In his first major move since moving from CVS Corp. to head Kmart Corp., Charles Conaway will close 72 of Kmart's less-profitable stores, including a store in Middletown.
The closings will affect 5,000 employees in 28 states. The move is designed to help Kmart, the nation's third-largest retailer, catch up with industry giant WalMart and other rivals, such as Target.
Kmart, of Troy, Mich., also said yesterday it will cut inventory at many stores by putting merchandise on sale.
Conaway, Kmart's new chairman and chief executive officer, was previously president of CVS. Since leaving the Woonsocket-based drug store chain to take over Kmart from retiring chairman Floyd Hall on May 31, Conaway has spent much of his time touring Kmart stores.

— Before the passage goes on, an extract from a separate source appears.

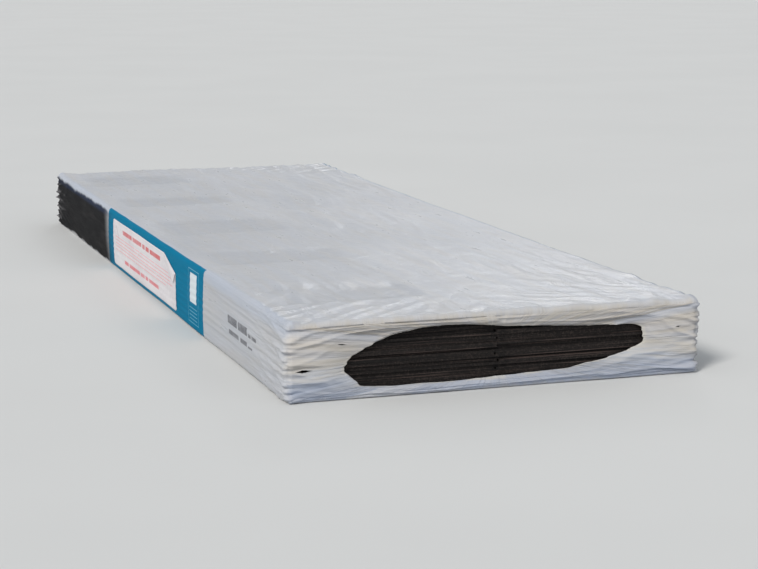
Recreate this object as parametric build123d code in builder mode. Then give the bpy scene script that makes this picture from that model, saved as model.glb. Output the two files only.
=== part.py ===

He is considered an expert in inventory control.
Kmart said it will put piles of merchandise filling its warehouses on sale and invest in more-efficient inventory control in an effort to improve earnings.

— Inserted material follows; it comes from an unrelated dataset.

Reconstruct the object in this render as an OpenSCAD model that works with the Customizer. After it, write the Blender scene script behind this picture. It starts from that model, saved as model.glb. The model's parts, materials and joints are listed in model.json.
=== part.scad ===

Kmart turned over its inventory 4.1 times last year, less than Wal-Mart's 7.0 times and Target's 6.3.
"Controlling your inventory is so important in this business and it's something they've fallen short at," said Timothy Ghriskey, a senior portfolio manager at Dreyfus Corp., which has owned shares in Kmart.

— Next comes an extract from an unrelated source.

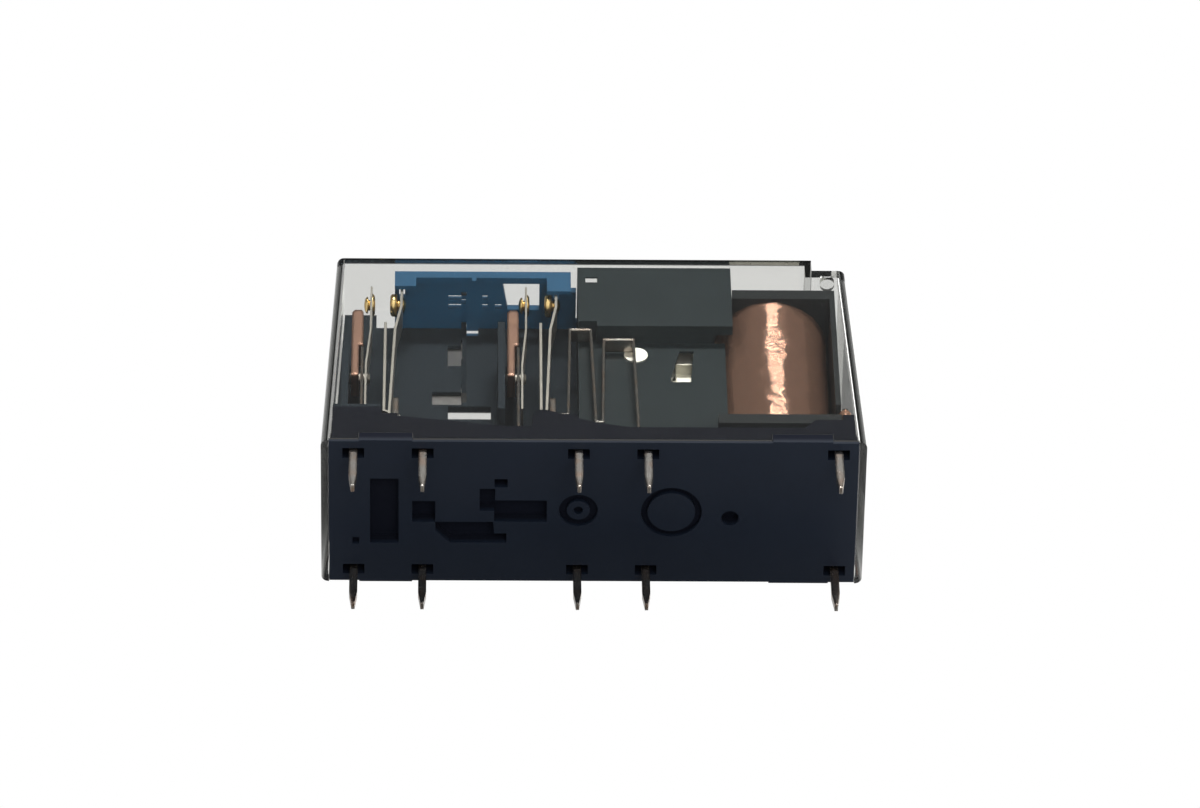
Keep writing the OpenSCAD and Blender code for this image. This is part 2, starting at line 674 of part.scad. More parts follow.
module moving_terminal_meander() color(tinned) lift() {
  foot_x = second_x + moving_u;
  foot_mid = plinth_h + foot_t / 2;
  low = foot_mid - 0.85;
  first_top = housing_step - 0.09;
  second_top = housing_step - 1.34;
  meander_root(0);
  translate([housing_x0, 0, 0]) strip([
    [meander_end - housing_x0, slab_h - 0.1], [4.1, second_top], [1.9, second_top], [1.7, low],
    [1.2, low - 0.05], [0.93, first_top], [-0.62, first_top], [-0.85, foot_mid],
    [foot_x - 0.3 - housing_x0, foot_mid]
  ], meander_t, meander_y0, meander_y1);
  block([foot_x - 0.45, -leaf_y, plinth_h], [foot_x + 0.9, leaf_w - leaf_y, plinth_h + foot_t]);
  block([foot_x + 0.3, -leaf_y, plinth_h + 0.1], [foot_x + 0.75, leaf_w - leaf_y, plinth_h + 2.3]);
  pin_shape(pin_x4, -pin_y);
}

// The coil terminals are the same on both sides
module coil_root(s, g) mirrored(s) {
  block([pin_x5 - pin_t / 2 - g, post_y0 - g, pocket_h - g],
    [bobbin_x + 0.5 + g, pin_y + g, pocket_h + link_h + g]);
  block([bobbin_x + 0.1 - g, post_y0 - g, pocket_h], [bobbin_x + 0.5 + g, post_y1 + g, slab_h + g]);
}

module mirrored(s) mirror([0, s < 0 ? 1 : 0, 0]) children();

module coil_terminal(s) color(tinned) lift() {
  coil_root(s, 0);
  mirrored(s) block([bobbin_x + 0.1, post_y0, slab_h - 0.1], [bobbin_x + 0.5, post_y1, winding_z + 1.2]);
  pin_shape(pin_x5, s * pin_y);
}

// The end of the coil wire: turns on the post, then over to the winding
wire_r = 0.07;
lead_y = core_gap / 2 + 2.6;
module coil_lead(s) color(copper_wire) lift() mirrored(s) {
  turns = 4;
  post = [bobbin_x + 0.3, (post_y0 + post_y1) / 2];
  turn_r = 0.2 * sqrt(2) + wire_r + 0.01;
  d = [coil_x + 3.5, lead_y] - post;
  translate([post[0], post[1], winding_z + 0.2]) {
    rotate_extrude() for (k = [0:turns - 1]) {
      translate([turn_r, 1.9 * k * wire_r]) circle(r = wire_r, $fn = 16);
    }
    rotate([0, 90, atan2(d[1], d[0])]) translate([0, 0, turn_r]) {
      cylinder(r = 0.9 * wire_r, h = norm(d) - turn_r - 0.05, $fn = 16);
    }
  }
}

// The fixed side of a contact set

module rivet_hole() translate([0, -contact_y, rivet_z]) rotate([0, 90, 0]) {
  cylinder(r = 0.3, h = 4, center = true, $fn = 24);
}

blade_u = 0.8;
blade_top = contact_z - 2.01;
collar_u = 0.25;
module backing_blade(i) color(copper_blade) lift() at_set(i) difference() {
  across(-leaf_y, -leaf_y + leaf_w) polygon([
    [-blade_u, rivet_z - 0.8], [-collar_u, rivet_z - 0.8], [-collar_u, riser_top + 0.3],
    [0.05, riser_top + 0.3], [0.05, blade_top - 0.3], [-0.1, blade_top],
    [0.2 - blade_u, blade_top], [-blade_u, blade_top - 0.3]
  ]);
  rivet_hole();
}

leaf_u = 0.29;
contact_leaf_u = 0.62;
module contact_leaf(i) color(spring_metal) lift() at_set(i) difference() {
  strip([
    [leaf_u - 0.02, plinth_h + 1], [leaf_u, rivet_z + 0.6],
    [contact_leaf_u - 0.02, bend_z], [contact_leaf_u, contact_z + 1]
  ], leaf_t, -leaf_y, leaf_w - leaf_y);
  rivet_hole();
  translate([0, -contact_y, contact_z]) rotate([0, 90, 0]) cylinder(r = 0.4 + fit, h = 2, $fn = 32);
}

// Turns a profile of radius against u about the axis of a contact or rivet
module turned(z) translate([0, -contact_y, z]) rotate([0, 90, 0]) rotate_extrude($fn = 32) children();

module leaf_rivet(i) color(spring_metal) lift() at_set(i) turned(rivet_z) polygon([
  [0, -0.95], [0.4, -0.95], [0.5, -blade_u], [0.28, -blade_u],
  [0.28, 0.01 - collar_u], [0.42, 0.01 - collar_u], [0.42, -riser_t / 2 - 0.01], [0.28, -riser_t / 2 - 0.01],
  [0.28, riser_t / 2], [0.42, riser_t / 2],
  [0.42, leaf_u - leaf_t / 2 - 0.01], [0.28, leaf_u - leaf_t / 2 - 0.01], [0.28, leaf_u + leaf_t / 2 + 0.01],
  [0.5, leaf_u + leaf_t / 2 + 0.01], [0.35, leaf_u + 0.3], [0, leaf_u + 0.3]
]);

module fixed_contact(i) color(contact_gold) lift() at_set(i) turned(contact_z) {
  r = contact_d / 2;
  back = contact_leaf_u - leaf_t / 2 - 0.01;
  front = contact_leaf_u + leaf_t / 2 + 0.01;
  polygon([
    [0, 0.06], [0.5, 0.06], [0.65, 0.2], [0.65, back], [0.4, back], [0.4, front],
    [r, front], [r - 0.12, fixed_face - 0.02], [r - 0.4, fixed_face], [0, fixed_face]
  ]);
}

// The moving side: a spring in the shape of a narrow V, its long leg ending in a tip that the card carries

leg = [
  [moving_u + 0.05, foot_z], [moving_u + 0.42, bend_z],
  [tip_u - 0.05, contact_z - 1.56], [tip_u, contact_z + 0.95]
];
module moving_spring(i) color(spring_metal) lift() at_set(i) at_rest(i) {
  difference() {
    strip(leg, spring_t, -leaf_y, -leaf_y + leaf_w);
    translate([0, -contact_y, contact_z]) rotate([0, 90, 0]) cylinder(r = 0.4 + fit, h = 4, $fn = 32);
  }
  strip([
    [moving_u + 0.1, foot_z + 0.25], [moving_u - 0.33, foot_z + 0.5], [moving_u - 0.3, bend_z + 0.8]
  ], spring_t, -leaf_y, leaf_w - leaf_y);
  block([tip_u - spring_t / 2, -contact_y - tip_w / 2, contact_z + 0.9],
    [tip_u + spring_t / 2, tip_w / 2 - contact_y, card_top - 0.15]);
}

module moving_contact(i) color(contact_gold) lift() at_set(i) at_rest(i) turned(contact_z) {
  r = contact_d / 2;
  back = tip_u - 0.02 - spring_t / 2 - 0.015;
  rear = tip_u + spring_t / 2 + 0.015;
  polygon([
    [0, moving_face], [r - 0.4, moving_face], [r - 0.12, moving_face + 0.03], [r, moving_face + 0.25],
    [0.6, moving_face + 0.4], [0.6, back], [0.4, back], [0.4, rear],
    [0.65, rear], [0.5, rear + 0.2], [0, rear + 0.2]
  ]);
}

cover();
base();
armature_housing();
bobbin();
coil_winding();
core();
yoke();
pole_plate();
armature();
drive_arm();
pivot_pin();
card();
coil_terminal(-1);  // coil_terminal_front
coil_terminal(1);  // coil_terminal_rear
coil_lead(-1);  // coil_lead_front
coil_lead(1);  // coil_lead_rear
fixed_terminal(0);  // fixed_terminal_front_1
fixed_terminal(1);  // fixed_terminal_front_2
fixed_terminal(2);  // fixed_terminal_rear_1
fixed_terminal(3);  // fixed_terminal_rear_2
backing_blade(0);  // backing_blade_front_1
backing_blade(1);  // backing_blade_front_2
backing_blade(2);  // backing_blade_rear_1
backing_blade(3);  // backing_blade_rear_2
contact_leaf(0);  // contact_leaf_front_1
contact_leaf(1);  // contact_leaf_front_2
contact_leaf(2);  // contact_leaf_rear_1
contact_leaf(3);  // contact_leaf_rear_2
leaf_rivet(0);  // leaf_rivet_front_1
leaf_rivet(1);  // leaf_rivet_front_2
leaf_rivet(2);  // leaf_rivet_rear_1
leaf_rivet(3);  // leaf_rivet_rear_2
fixed_contact(0);  // fixed_contact_front_1
fixed_contact(1);  // fixed_contact_front_2
fixed_contact(2);  // fixed_contact_rear_1
fixed_contact(3);  // fixed_contact_rear_2
moving_terminal(0);  // moving_terminal_front_1
moving_terminal_meander();  // moving_terminal_front_2
moving_terminal(2);  // moving_terminal_rear_1
moving_terminal(3);  // moving_terminal_rear_2
moving_spring(0);  // moving_spring_front_1
moving_spring(1);  // moving_spring_front_2
moving_spring(2);  // moving_spring_rear_1
moving_spring(3);  // moving_spring_rear_2
moving_contact(0);  // moving_contact_front_1
moving_contact(1);  // moving_contact_front_2
moving_contact(2);  // moving_contact_rear_1
moving_contact(3);  // moving_contact_rear_2
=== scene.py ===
"""Finishes the relay, winds its coil, turns its contacts, and sets up the studio round it.

Lengths are in metres, in the frame of the solids: the tips of the pins stand on z = 0, +Z is up, +X runs
from the contacts to the coil, and the side with the first two contact sets faces -Y.
"""

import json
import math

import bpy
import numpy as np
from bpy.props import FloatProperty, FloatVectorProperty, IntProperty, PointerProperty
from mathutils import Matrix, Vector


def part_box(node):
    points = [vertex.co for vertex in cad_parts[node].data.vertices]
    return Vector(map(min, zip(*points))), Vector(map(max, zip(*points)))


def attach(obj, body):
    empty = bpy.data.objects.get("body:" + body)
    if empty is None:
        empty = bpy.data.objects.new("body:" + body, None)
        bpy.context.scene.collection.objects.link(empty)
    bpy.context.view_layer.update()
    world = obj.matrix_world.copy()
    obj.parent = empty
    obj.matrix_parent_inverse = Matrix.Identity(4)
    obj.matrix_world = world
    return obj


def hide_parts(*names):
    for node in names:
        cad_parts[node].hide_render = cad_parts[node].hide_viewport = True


bl_info = {
    "name": "Relay Dresser",
    "version": (1, 0, 0),
    "blender": (4, 5, 0),
    "location": "3D View > Sidebar > Relay",
    "description": "Finishes a relay in a clear cover and sets up its studio",
    "category": "Object",
}

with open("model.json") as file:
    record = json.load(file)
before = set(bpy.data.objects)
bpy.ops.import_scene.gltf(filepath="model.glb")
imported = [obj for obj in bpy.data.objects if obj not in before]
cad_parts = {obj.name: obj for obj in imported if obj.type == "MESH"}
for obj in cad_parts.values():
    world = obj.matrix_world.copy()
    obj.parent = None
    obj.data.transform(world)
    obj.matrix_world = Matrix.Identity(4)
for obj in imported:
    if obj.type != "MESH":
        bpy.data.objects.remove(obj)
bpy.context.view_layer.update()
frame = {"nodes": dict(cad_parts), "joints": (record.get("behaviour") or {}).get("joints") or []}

MM = 0.001
SETS = ("front_1", "front_2", "rear_1", "rear_2")
SIDES = ("front", "rear")
JOINTS = {joint["name"]: joint for joint in frame["joints"]}
WHITE = (1.0, 1.0, 1.0, 1.0)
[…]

The company will take pretax charges of $290 million for inventory clearance sales throughout the chain, and $75 million for the replacement of computer systems that are under development.
Kmart said most of the stores being closed are marginally profitable but don't justify additional investment because of factors including location and suitability for expansion.
They include 66 traditional Kmarts and 6 Super Kmarts, most of which will close by Nov. 1.
The Middletown store is located at 288 East Main Rd., in the Main Shopping Plaza. Kmart spokesman Steve Pagnani said hourly workers at the affected stores will lose their jobs, but are being advised to apply to other Kmart locations. Managers are being transferred.
The 5,000 workers affected by the store closings represent about 2 percent of Kmart's 278,000 employees.
None of the other Kmart stores in Rhode Island, Massachusetts or Connecticut will be affected by yesterday's announcement, according to a list released by Kmart.
Analyst Patrick O'Keefe, of Conway, MacKenzie and Dunleavy said the store closings are the next logical step in the retailer's long-term restructuring plans.
"It's part of the cleansing process. You want to take charges early, up front. It's a lot easier to get bad news out once. It's another thing to have continued disappointing earnings quarter after quarter in drips and drabs," O'Keefe said. "Clean out unprofitable stores and products . . . Investors would be disappointed if Kmart didn't have this kind of news."
After the closings, Kmart will have about 2,093 stores.
"You go into a Kmart and they're dirty stores, they're out of stock and it takes a long time to check out," said Jeffrey Edelman, an analyst at PaineWebber Inc., who rates Kmart shares "neutral." "I would expect more initiatives in the not-to-distant future to move them on the right path."
As a result of the restructuring, the retailer will take a one-time charge of $740 million during its second quarter. Those earnings are scheduled to be released Aug. 10.
Kmart also said earnings in the fiscal second quarter in this year will decline from a year earlier. Excluding the charge, profit in the quarter ending this month will fall in the range of 4 cents to 7 cents a share from 26 cents a year ago. The average forecast of analysts polled by First Call/Thomson Financial was 16 cents.
While Kmart is considered more financially sound than it was in the mid-1990s, it has struggled to compete with Bentonville, Ark.-based Wal-Mart and Minneapolis-based Target.
"Kmart is years behind its two competitors," said Brian James, an analyst at Loomis, Sayles & Co., which owns shares in retailers. "There are a lot more than 72 stores that will eventually have to go."
Kmart's stock price is down more than 54 percent in the last 52 weeks, from its high of $15.25 June 28, 1999.
Shares in Kmart (KM:NYSE) closed yesterday at $6.875, off 18.75 cents a share.
Kmart's shares aren't as highly valued by investors as some of its competitors. Kmart trades at 6 times its earnings, while Target trades at 23 times earnings. Wal-Mart has a price-to-earnings ratio of 44.
Kmart is in the midst of an ambitious year-long plan to build its presence on the Internet as well as renovate and open new stores. Kmart earned $403 million on revenue of $35.9 billion in fiscal 1999.
At a shareholders' meeting in mid-May, Kmart said it would spend $340 million to open 20 new Big Kmart stores, expand 12 to 15 existing stores and add five new Super Kmarts -- 24-hour centers that combine traditional Kmart discount stores with full grocery operations.
Kmart said yesterday it will invest $460 million this year to upgrade its information systems, and $210 million to improve its distribution and logistics network.
Initiatives include installing new scanners in all stores, new registers in the company's 300 highest-volume stores, and new systems to help Kmart's merchants monitor and manage inventory.